In terms of strategy, students also had to decide between using bolder but riskier predictions and less variant but safer predictions. The sophomore team believed that taking bigger risks, while not a sure victory, greatly contributed to their success. “We [made] the bold decisions to go absolute,” Christopher Shen said. The team chose more extreme predictions as opposed to numbers in the middle.
On the other hand, the junior team chose to make safer predictions, believing that the scoring system incentivized playing it safe. “We decided to avoid making bolder decisions, unless we knew the prediction was guaranteed to be true,” Edwin Lin said. “And even if we were confident in our decision, we would still keep our predictions within [an] 80 to 90 percent [range].”
Team scores were measured using a Brier score, which calculates how far a forecast is from the truth; the lower the score, the better. Each member had to pick a number between zero (zero percent chance) and one (100 percent chance), which represented the probability of a certain event happening. The further away a team’s prediction was from the truth, the higher their Brier score was. A safe choice, such as 0.5, would have prevented them from achieving a high Brier score, while riskier choices, like 0.2 or 0.7, had the potential to result in more drastic losses or gains. A team’s Brier score was the average of each of their individual scores.
For many participants, this tournament also allowed them to develop their math interests and provide insight into future pursuits. “I want to invest in stocks later, in [the] future, and that’s basically forecasting because you are trying to see if it will go up or down,” Andy Huang said.
Many students also felt as if they were also able to learn more about fields that were previously unfamiliar to them. “There were a series of questions on Biden’s approval rating. I’ve never really been a politician but having researched all of that, I found out that U.S. presidents in the past don’t usually have a good reputation in terms of approval [ratings], so that was something interesting to witness,” Jiang said.

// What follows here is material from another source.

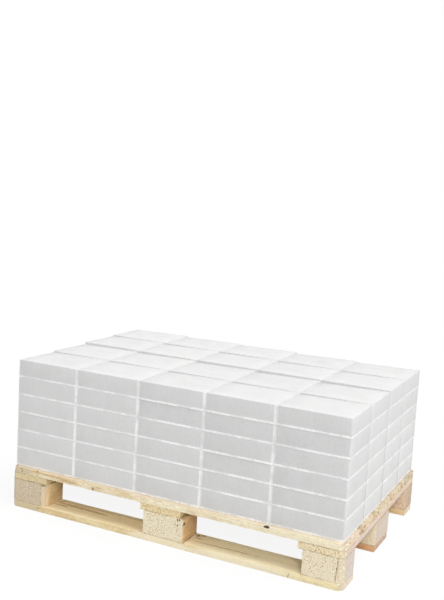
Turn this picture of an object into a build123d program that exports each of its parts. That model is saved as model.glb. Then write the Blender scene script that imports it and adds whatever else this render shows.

Overall, Honner and Wille attribute Stuyvesant’s success in the tournament to the hard work and competitive spirit of the participants, as well as their genuine interest in the mathematical field. “Everyone had a really good time but I think the students who really liked it had a tendency to want to research something in a quantitative or mathematical way, which I think is a lot of Stuyvesant students,” Wille said. “It was students who wanted to take a look at real world events that haven’t occurred yet and applied some sort of quantitative reasoning to those events.”
The Alliance of Decision Education hopes that the competition will continue to help students develop effective decision-making skills. “We [wanted to help] students [learn] the concepts and skills of how to be great decision-makers,” Roberts said. “So much of that content has to do with the skills of forecasting, being able to understand base rates (a percentage of a population that has a certain characteristic), being able to think probabilistically, being able to see the inside-outside view, being able to collect and evaluate data, all these sorts of concepts and skills.”
Ultimately, participants enjoyed the tournament and were able to develop and practice making well-informed, confident decisions through forecasting. “I like to say [that] not everybody wins, but everybody learns. And so it’s a really fun way to make yourself a better decision maker while also learning the skill of forecasting,” Roberts said.